1 Kings 19:9, 11-16 / Matthew 5:27-32
In the moral sense, a person's conscience is the sense of right and wrong, and with that it can be said that it is a guide to one's behaviour.
But of course, what is right and wrong depends on how a person is formed in the moral aspects and what are his moral guideposts.
So as much as there is objective morality, the tendency can be that we might want to see how far we can go before it becomes obviously wrong.
But morality is not about how far to the edge we can go before we fall off the cliff. Rather it is about knowing where the edge is and keeping away from it.
In referring to the commandment about not committing adultery, Jesus did not just stop with what is obviously wrong, He also went into what is not obviously wrong.
So impure thoughts can be as dangerous as the wrong act, but because no one can "see" our thoughts, we may think it is not as bad as the act itself.

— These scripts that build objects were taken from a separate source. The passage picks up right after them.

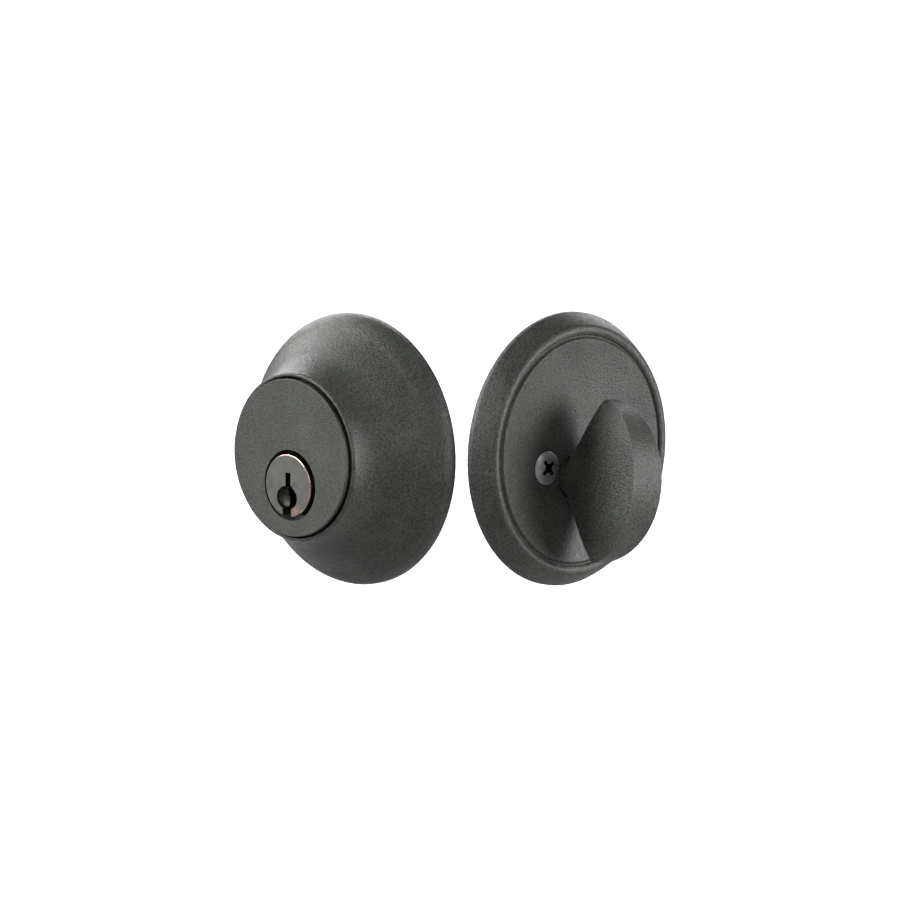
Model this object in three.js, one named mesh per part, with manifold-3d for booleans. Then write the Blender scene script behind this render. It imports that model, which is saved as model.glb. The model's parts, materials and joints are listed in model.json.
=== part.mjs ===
// Single-cylinder tubular deadbolt, off the door: the keyed outside trim, the thumbturn inside trim and
// the drive-in bolt unit. Millimetres, +Z up.
//
// Part frame: the origin is the centre of the outside trim's seat, on the outer door face. The outside
// trim faces -Y. The inside trim stands beside it, square to it, and faces +X. The bolt unit lies
// behind the outside trim, on the line that halves the corner between the two trims.
//
// Each half is built in a trim frame of its own: x to the right and y up as seen by someone facing it,
// z out of the door, with z = 0 on the door's face. All the turned pieces share one drive axis, which
// lies DRIVE_DROP below the centre of the trims.
import * as THREE from "three";
import { mergeVertices } from "three/addons/utils/BufferGeometryUtils.js";
import Module from "manifold-3d";

const wasm = await Module();
wasm.setup();

// ---- Driving dimensions ----
const CORNER_X = 36; // plane of the inside trim's seat
const CORNER_Y = 35; // centre of the inside trim along Y
const DRIVE_DROP = 6.8; // drive axis below the centre of the trims
const FINE = 64; // segments round the big visible turnings
const ROUND = 32; // segments round middle-sized turnings
const COARSE = 16; // segments round pins and screws

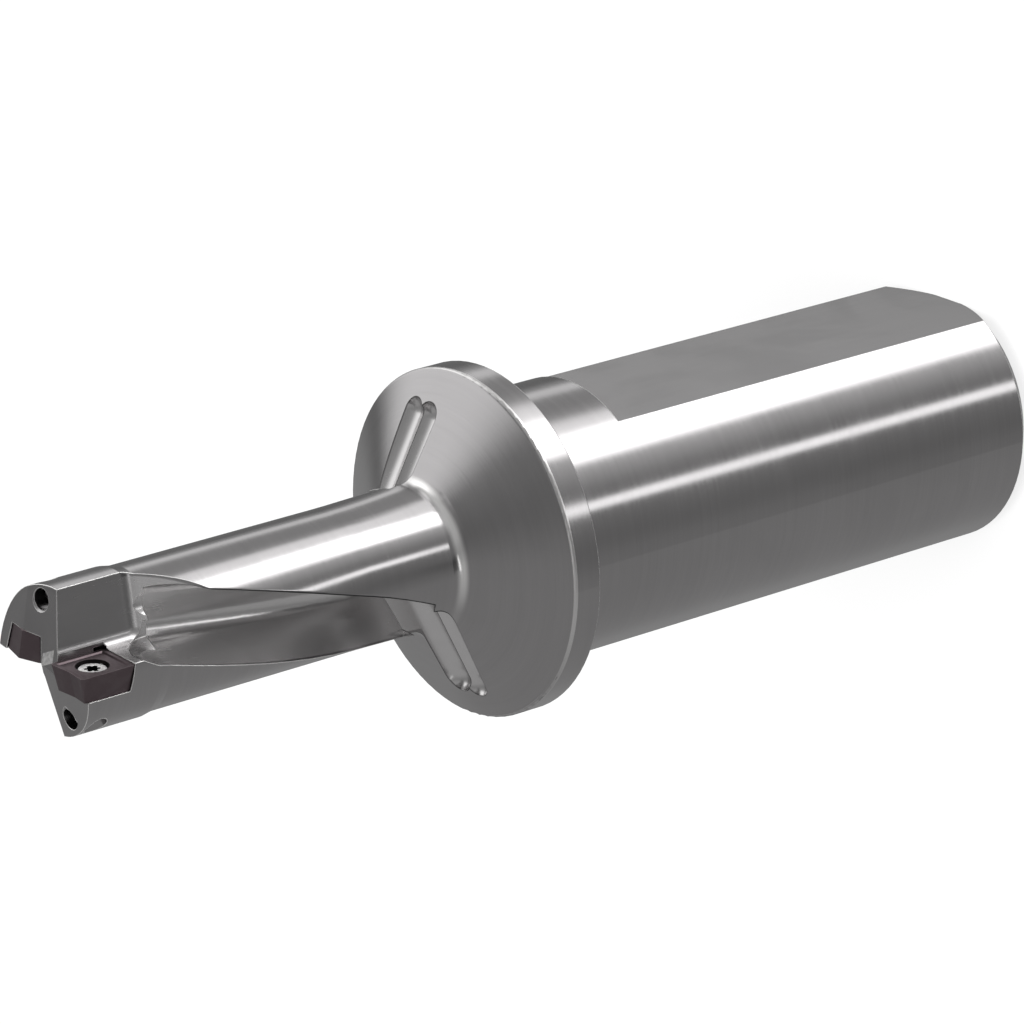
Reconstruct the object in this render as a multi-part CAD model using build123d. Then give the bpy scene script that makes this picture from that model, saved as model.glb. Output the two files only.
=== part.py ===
"""Indexable drill: fluted steel body with a flanged shank and two screwed-on carbide inserts.

Frame: millimetres, Z along the drill axis with the cutting end up, origin at the centre of the
shank's end face, +Y square to the clamping flat. The peripheral insert lies on the +X side.
"""
from build123d import *
from build123d import SkipClean
from math import atan, cos, radians, sin, sqrt, tan
import os

# Shank
shank_d = 25.0
shank_len = 56.0
shank_chamfer = 1.85
flat_depth = 2.0
flat_len = 46.4

# Flange and the cone in front of it
flange_d = 32.0
flange_t = 3.0
flange_break = 0.15
rim_round = 0.4
neck_foot_gap = 5.1
neck_fillet = 1.8
flare_len = 9.5
flare_r = 97.0

# Fluted body and the slightly larger head
body_d = 12.87
head_d = 13.28
head_start = 96.1
head_taper = 1.1

# Flute: a flat-bottomed channel with round corners, turned about the axis
flute_twist = 2.57
flute_zero_z = 98.0
flute_floor = 0.6
flute_wall = 0.5
lobe_r = 1.45
lobe_gap = 2.5
flute_front = 94.4
front_run = 2.2
front_lag = 3.6
heel_r = 3.45
heel_x = 5.5
heel_z = 94.5
heel_fall = 1.7
runout_kink = 66.8
runout_depth = 1.15
runout_gap = 2.3
runout_open = 2.0
runout_end_r = 13.2
runout_angle = -90.0

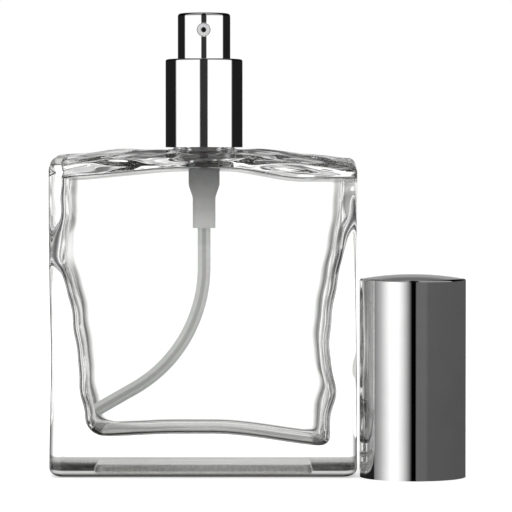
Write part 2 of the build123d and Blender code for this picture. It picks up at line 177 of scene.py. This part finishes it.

But purity of mind and heart is both spiritually and morally important, because thoughts can lead to actions.
The voice of conscience can be said to be the voice of God telling us what is dangerous or what is wrong.
The voice of God often comes to us like the sound of a gentle breeze, and as we heard in the 1st reading, the prophet Elijah heard that sound and knew it was the voice of God calling out to him.
In the midst of this noisy world, let us take time to be quiet and listen to the voice of God.
The voice of God speaks into the depths of our hearts so that we will know the way that God wants us to live our lives.